For the past 15 years, Duncan and Annie, an unmarried couple on the verge of middle age, have stagnated together in a dumpy British seaside town. Duncan, a classic Hornby type, is an obsessive fan of Tucker Crowe, a singer-songwriter who, after producing a brilliant breakup album called Juliet, mysteriously dropped out of sight in 1986. Duncan devotes himself to parsing Crowe trivia and posting scholarly disquisitions on a fan site.

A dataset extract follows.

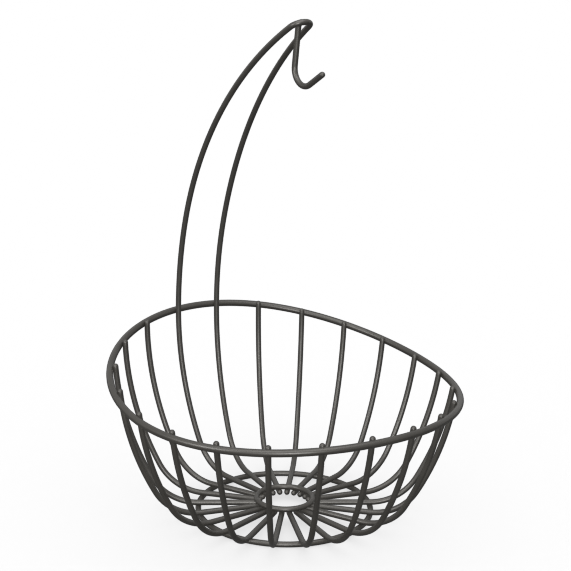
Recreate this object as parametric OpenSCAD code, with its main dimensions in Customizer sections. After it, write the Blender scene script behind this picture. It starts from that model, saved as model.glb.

Annie — intelligent and more attractive than she knows (another Hornby type) — has recently begun to find Duncan maddening. For one, she wants a baby, and Duncan is just not a family man. For another, she's wearying of his condescension: "Listening to music was something that she did, too, frequently and with great enjoyment, and Duncan somehow managed to spoil it, partly by making her feel that she was no good at it." Then he has an affair.

Annie posts a tart essay on Duncan's Web site that attracts the attention of the actual, elusive Tucker Crowe, thereby lucking into the sweetest revenge ever dreamed of by a woman who squandered her youth on a faithless loser. It's darkly comic material, the Duncan-Annie-Tucker triangle, and Hornby could exploit it more ruthlessly. He could delve into Duncan's humiliation at losing his lover to his idol — and, perhaps even more painfully, his idol to his lover. Hornby could, reasonably, question Annie's motives. Or he could plant a sordid secret in Crowe's past to explain his long ago disappearance.

But that is not the kind of fiction Hornby writes. He wants the best for his characters, and ultimately expects the best from them as well. Uptempo, charming and occasionally wistful — this is Hornby's music.